Winwood is currently touring in support of his Greatest Hits Live double-cd (23 songs, recorded in various locations in the U.S. and the UK). Yesterday, the tour stopped at the State Theatre in Minneapolis.  The album documents Winwood’s ongoing efforts to rethink his songs, to keep them fresh for him and his band, and the versions played last night followed fairly closely those recorded on the album.

The opening act for the concert consisted of Lilly Winwood, Steve’s daughter. Her songs, more Nashville than Birmingham, were received enthusiastically. (Her EP Silver Stage came out last spring.) She came back on stage at the end of the concert to offer back-up vocals for a few of her father’s songs.

Spencer Davis products bookended the performance by Lilly’s father: “I’m a Man” starting the evening, and “Gimme Some Lovin’” ending it. In between, Winwood covered most of his fans’ favorites, including “Can’t Find My Way Home”, “Low Spark of High Heeled Boys”, “Roll With It”, “Higher Love”, and “Dear Mr. Fantasy”. There were frequent standing ovations, and a fair amount of dancing in the aisles.

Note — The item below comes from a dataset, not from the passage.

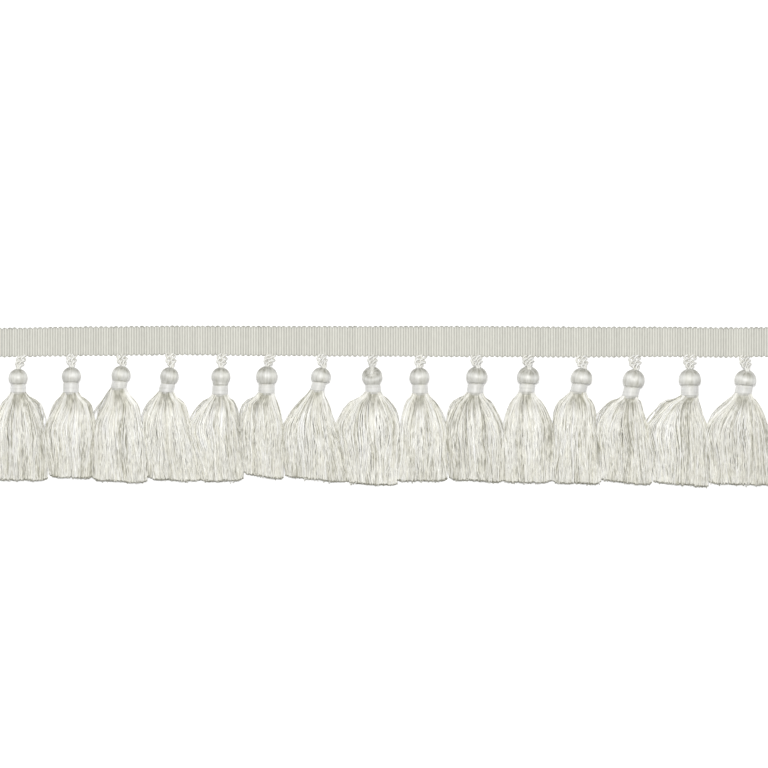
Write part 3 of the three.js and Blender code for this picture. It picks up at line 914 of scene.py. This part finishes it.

Many of the other stars from Winwood’s cohort are now announcing their imminent retirement from touring – luminaries like Paul Simon, Elton John, and Aretha Franklin. Winwood, however, is still on the road. His voice is still strong, still carrying the power and emotional range of a Ray Charles in his prime.

Winwood doing what Winwood does best: making music.